Nos quedamos unos minutos mirando los avances de los dibujantes. Don Piero gesticulaba y murmuraba aprobaciones o disconformidades, pero en voz baja, sin que le oyeran los aprendices. Cuando se cansó de mirar, nos sentamos; el sol había secado el graderío y abrigaba la plaza con su benevolencia serrana. La muchedumbre era dispar; unos correteaban afanosos en sus labores mientras muchos habían conquistado un sitio en los bancos para hacer lo mismo que nosotros, enfrascarse en tertulias con sus vecinos o dejar vagar la mirada para observar a los demás.

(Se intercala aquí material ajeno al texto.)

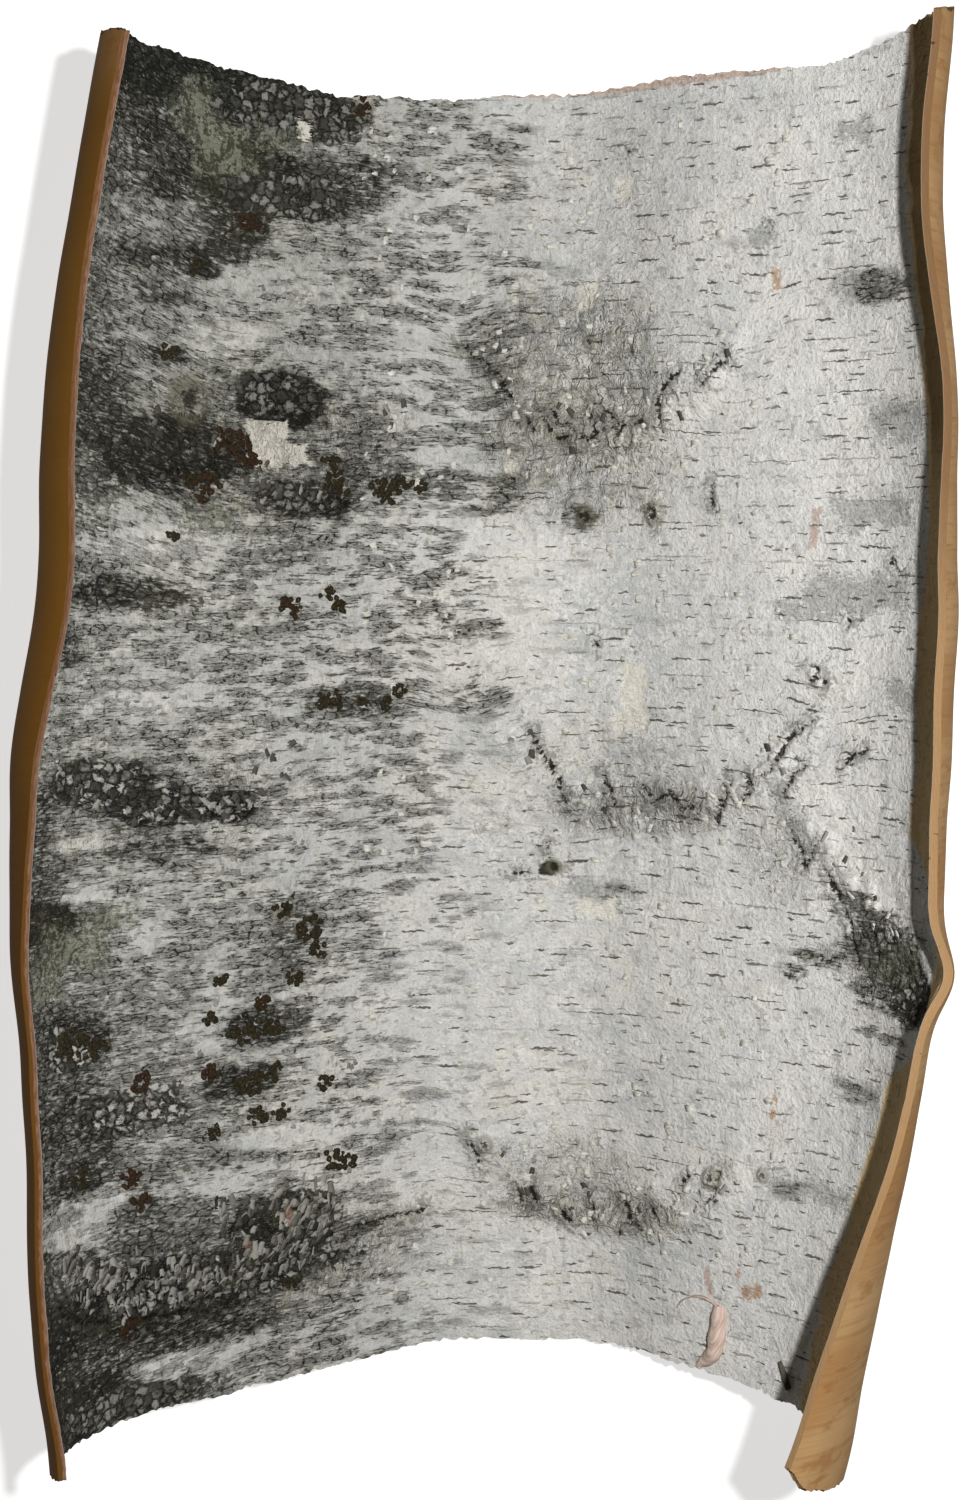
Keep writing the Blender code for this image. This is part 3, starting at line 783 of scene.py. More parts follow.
def white_look():
    """The weathered white side."""
    look = Look("white_bark", 0.85, 0.15)
    read, parts, mix, coat, frayed = look.read, look.parts, look.mix, look.coat, look.frayed
    times, most, ramp, fall = look.times, look.most, look.ramp, look.fall
    noise, cells, centred = look.noise, look.cells, look.centred
    place = read("sheet", True)
    weathered, rough, stroke, knot, grainy, painted_rim_shadow = map(
        read, ("weathered", "rough", "stroke", "knot", "grainy", "painted_rim_shadow"))
    quick = noise(place, 3.6, 2.6, 4.0, 0.66, 3.0)
    crumb = noise(place, 1.5, 1.3, 2.0, 0.65, 58.0)
    fine = noise(place, 5.0, 0.75, 3.0, 0.62, 31.0)
    curl = noise(place, 6.5, 8.5, 4.0, 0.6, 8.0, 0.8)
    wrinkle = noise(look.moved(place, centred(curl, 14.0)), 2.6, 9.0, 2.0, 0.6, 44.0)

    # Warm and cool papery whites in a loose patchwork
    tile = parts(cells(place, 9, 6, 5.0, distance="CHEBYCHEV")["Color"], "Color")[0]
    look.colour = mix(read("warm"), (0.49, 0.50, 0.50), (0.585, 0.575, 0.545))
    coat(ramp(frayed(quick, (tile, 0.2)), 0.4, 0.64), (0.655, 0.65, 0.63))
    coat(times(ramp(tile, 0.6, 0.9), 0.35), (0.46, 0.47, 0.47))
    coat(read("pale"), (0.77, 0.765, 0.75))
    # Real dirt greys the whites, and towards the upper end painted shade darkens them too
    dirt = frayed(read("dirt"), (quick, 0.9), (fine, 0.2))
    coat(ramp(dirt, 0.14, 0.72, 0.0, 0.85), (0.31, 0.31, 0.28))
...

Cuando quedamos satisfechos de curiosear, cruzamos hacia el flanco opuesto de la plaza, donde en las galerías comerciales del Palacio Arzobispal se encuentran unas cuantas tiendas de artesanías. Las recorrimos todas hasta encontrar, no sin dificultad, un sombrero de paja toquilla a la medida de mi amigo, que no era otra que la XXL y que, según admitió la hábil vendedora, no era una talla ni comercial ni frecuente. Don Piero adoptó poses de envanecimiento frente al espejo. Se exhibió como una prima donna con atuendo nuevo, y a mí me quedó claro que mi amigo iba sobrado de ventolera y entusiasmo por sus guapezas. Hasta su caminar se irguió; desapareció la curvatura de la nuca y, tieso como un mástil, enarbolaba con suma petulancia su nuevo sombrero.

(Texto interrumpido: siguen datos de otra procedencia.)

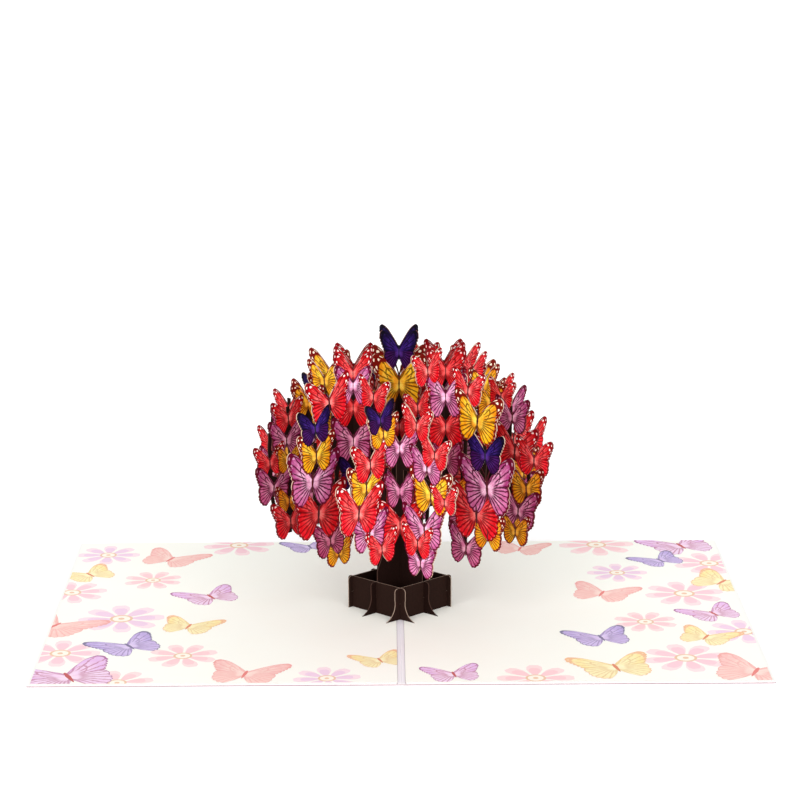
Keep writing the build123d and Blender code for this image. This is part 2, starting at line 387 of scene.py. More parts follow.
def wing_coordinates(shader):
    """Angle round the body, distance from it, share of the way to the rim, and fore or hind."""
    wing = shader.parts(shader.attribute("wing").outputs["Vector"])
    side = shader.absolute(wing[0])
    up = shader.minus(wing[1], heart_share)
    drift = shader.minus(shader.noise(shader.place(), wing_drift_scale), 0.5)
    # The angle needs a side that is never quite 0
    nearly_zero = 0.0001
    angle = shader.math("ARCTAN2", up, shader.plus(side, nearly_zero))
    angle = shader.plus(angle, shader.times(drift, drift_angle))
    flat = shader.node("CombineXYZ", side, up)
    far = shader.node("VectorMath", flat.outputs[0], operation="LENGTH").outputs["Value"]
    fore = shader.step(angle, notch_angle - notch_softness, notch_angle + notch_softness)
    return angle, far, wing[2], fore


def spots(shader, angle, reach, ring, width, height):
    """Round dots spaced evenly by angle on one ring near the rim."""
    turn = shader.math("FRACT", shader.times(angle, spots_per_radian))
    across = shader.math("DIVIDE", shader.minus(turn, 0.5), width)
    along = shader.math("DIVIDE", shader.minus(reach, ring), height)
    squared = shader.plus(shader.math("POWER", across, 2.0), shader.math("POWER", along, 2.0))
    return shader.fall(squared, *spot_edge_shares)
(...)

Yo le había hablado de la papa, llamada también patata, tubérculo humilde que ya mencioné con anterioridad, originario de Sudamérica, por mucho que le pese a otras naciones que se jactan de usarla como ingrediente local dentro de sus gastronomías. Con Misán nos habíamos quedado desconcertados cuando, al encontrar unas pocas papas en nuestra despensa, don Piero había repetido sus gestos de atolondramiento, confesando su desconocimiento al respecto de sus utilidades y sabores. Con todo un recital de atributos y recetas que yo le enumeré, explicándole la magnificencia de este producto, le había prometido que aquel día degustaríamos una de sus infinitas aplicaciones. Porque, si hay un plato tradicional de nuestra ciudad, inseparable de nuestra idiosincrasia alimenticia, como herencia emblemática de nuestros legados ancestrales, fruto modesto de la Pachamama, nuestra deidad incaica, la Madre Tierra, este es nuestro Locro Quiteño. Siendo una crema de papa aromatizada con cebolla blanca —la de verdeo, la alargada y de perfume sureño—, achiote y leche, que se sirve con queso fresco y aguacate, puede sostener con facilidad cualquier comparación con otras cremas de patatas que existan en el mundo. No es patriotismo; nuestro locro de papa, nuestro guiso de patata, extrae su exquisitez de sus orígenes y elaboraciones humildes, y no conozco a nadie a quien esta soberbia vianda haya dejado indiferente.
Así también le sucedió a don Piero en el restaurante que elegí. Ni bien maridó su primera cucharada de crema con un trozo de queso a medio fundir y otro de aguacate, lo paladeó con su usual finura, estalló en un saleroso bramido de entusiasmo para alarma del dueño del local, que con nervio se acercó a interesarse por los motivos del exabrupto. El hombre quedó doblemente feliz cuando don Piero se deshizo en fatuas alabanzas hacia el plato y pidió otro para repetirse el banquete. Es un efecto que provoca nuestro Locro Quiteño, nuestro guiso de solanum tuberosum.
No hay manera de encontrarle un sentido lógico a lo que vino después del festín que nos dimos. Sin amainar en su jocosa complacencia, satisfecho el hambre y el espíritu, en un momento que yo creía de ocio banal, don Piero di Caterina afinó lo mejor que pudo toda su retórica y me embaucó con maestría, haciéndome conocer sucesos extraordinarios.
Porque en aquel instante, en la comodidad del restaurante, empezó a contarme una historia.